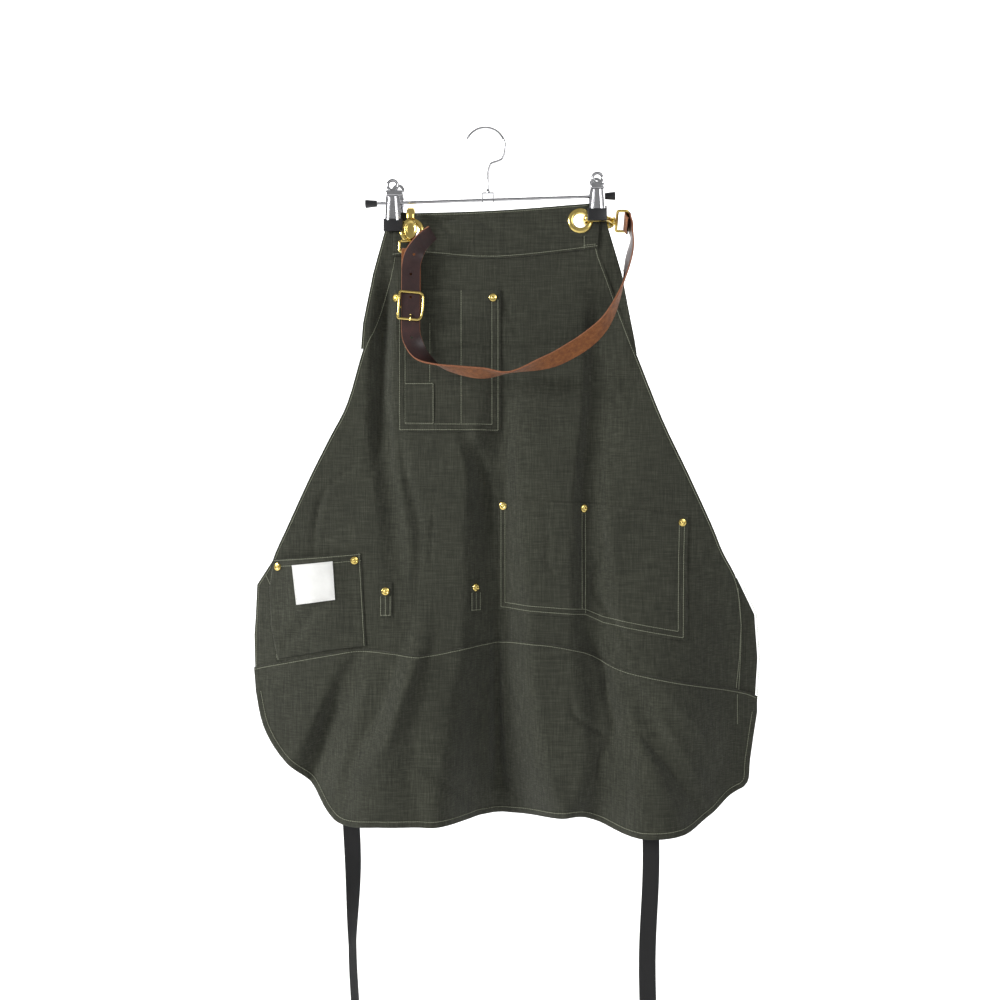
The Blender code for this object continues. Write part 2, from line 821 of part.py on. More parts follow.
def pockets():
    cloth_piece("bib_pocket", BIB_POCKET, 1)
    cloth_piece("pencil_pocket", PENCIL_POCKET, 2)
    cloth_piece("thigh_pocket", THIGH_POCKET, 1)
    hip = lowered(HIP_POCKET, -SEAM_CLEAR / APRON_LENGTH)
    cloth_piece("hip_pocket", hip, 1, bulge=hip_bulge)
    cloth_piece("label", LABEL, 2, kind="label", bulge=hip_bulge)
    for name, outline in TOOL_LOOPS.items():
        cloth_piece(name, outline, 1)


def seat(u, v, layer, bulge, radius):
    """The middle and outward direction of a round piece that rests on the cloth's front."""
    x = x_at(u, v)
    z = z_at(v)
    slope_x = (facet_depth(x + radius, z, bulge) - facet_depth(x - radius, z, bulge)) / 2 / radius
    slope_z = (facet_depth(x, z + radius, bulge) - facet_depth(x, z - radius, bulge)) / 2 / radius
    outward = Vector((slope_x, -1, slope_z)).normalized()
    middle = Vector((x, facet_depth(x, z, bulge) - layer * LAYER, z))
    lift = 0.0
    for ring in (0.5, 1.0):
        for k in range(12):
            angle = math.radians(30 * k)
            dx = 1.1 * ring * radius * math.cos(angle)
            dz = 1.1 * ring * radius * math.sin(angle)
            y = facet_depth(x + dx, z + dz, bulge) - layer * LAYER
            lift = max(lift, (Vector((x + dx, y, z + dz)) - middle).dot(outward))
    return middle + outward * (lift + GAP), outward


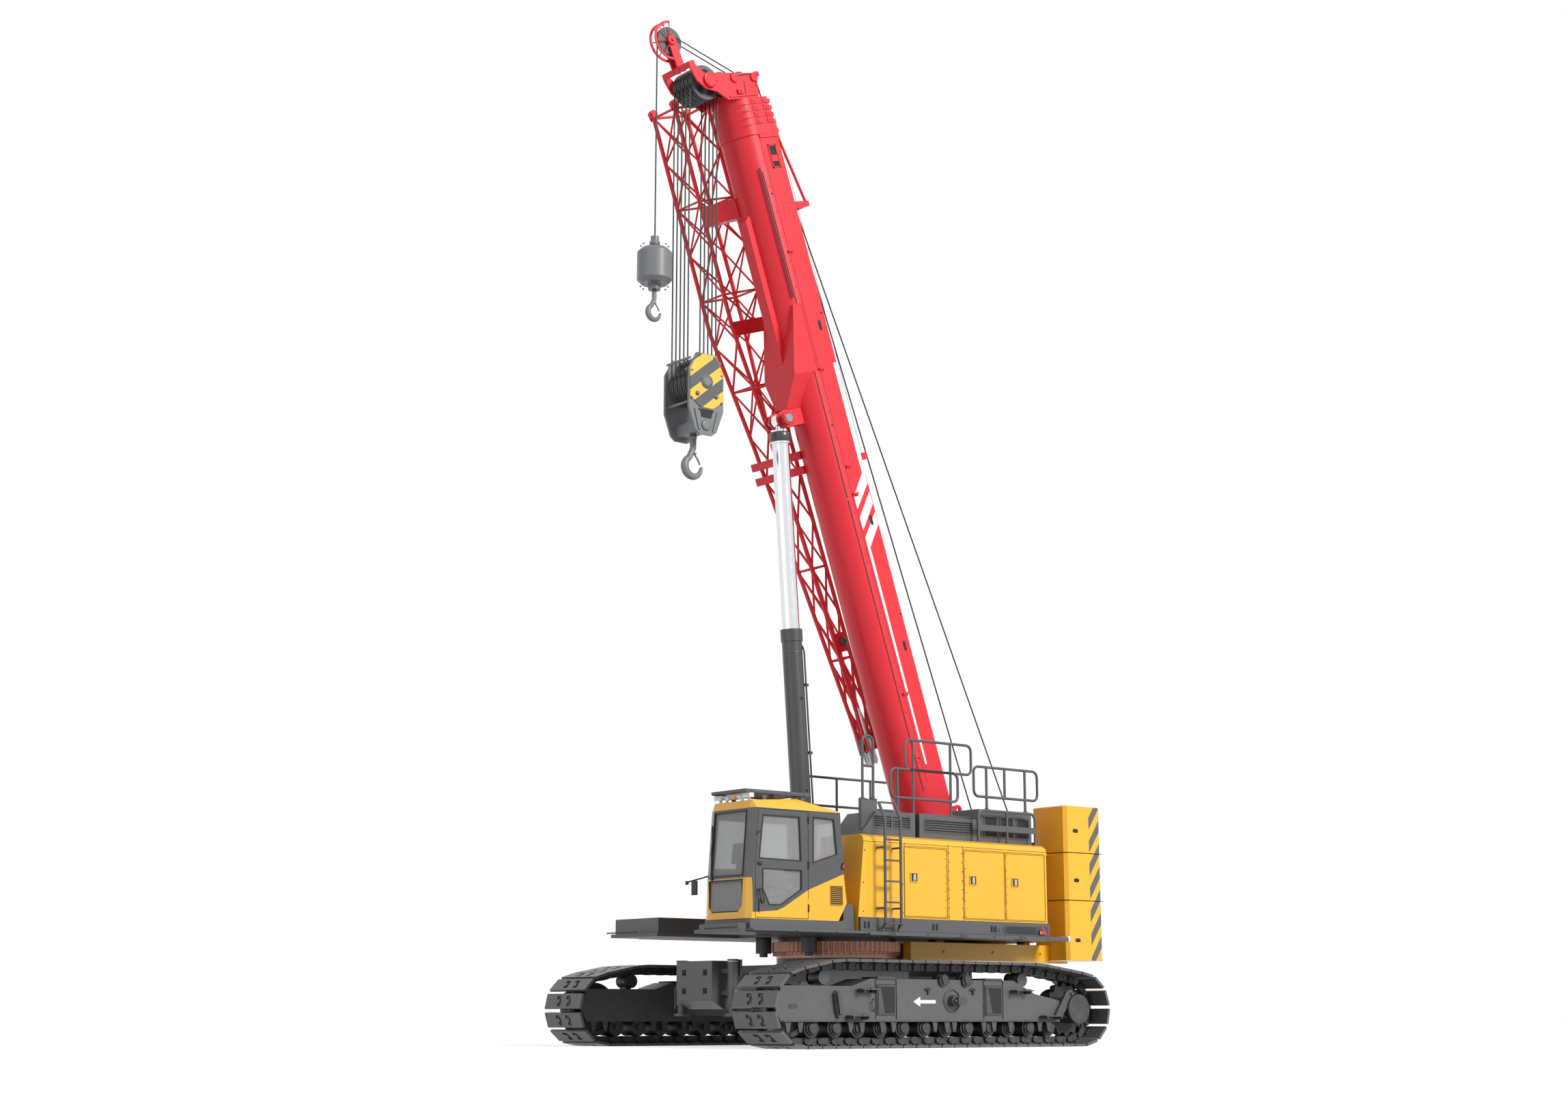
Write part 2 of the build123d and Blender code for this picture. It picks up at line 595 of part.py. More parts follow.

◆ ◆ ◆ ◆

◆ **WHAT IS NEEDED**: Return every line holding the word "More" from the records.

◆ **OUTPUT BELOW**:
The Blender code for this object continues. Write part 2, from line 821 of part.py on. More parts follow.
Write part 2 of the build123d and Blender code for this picture. It picks up at line 595 of part.py. More parts follow.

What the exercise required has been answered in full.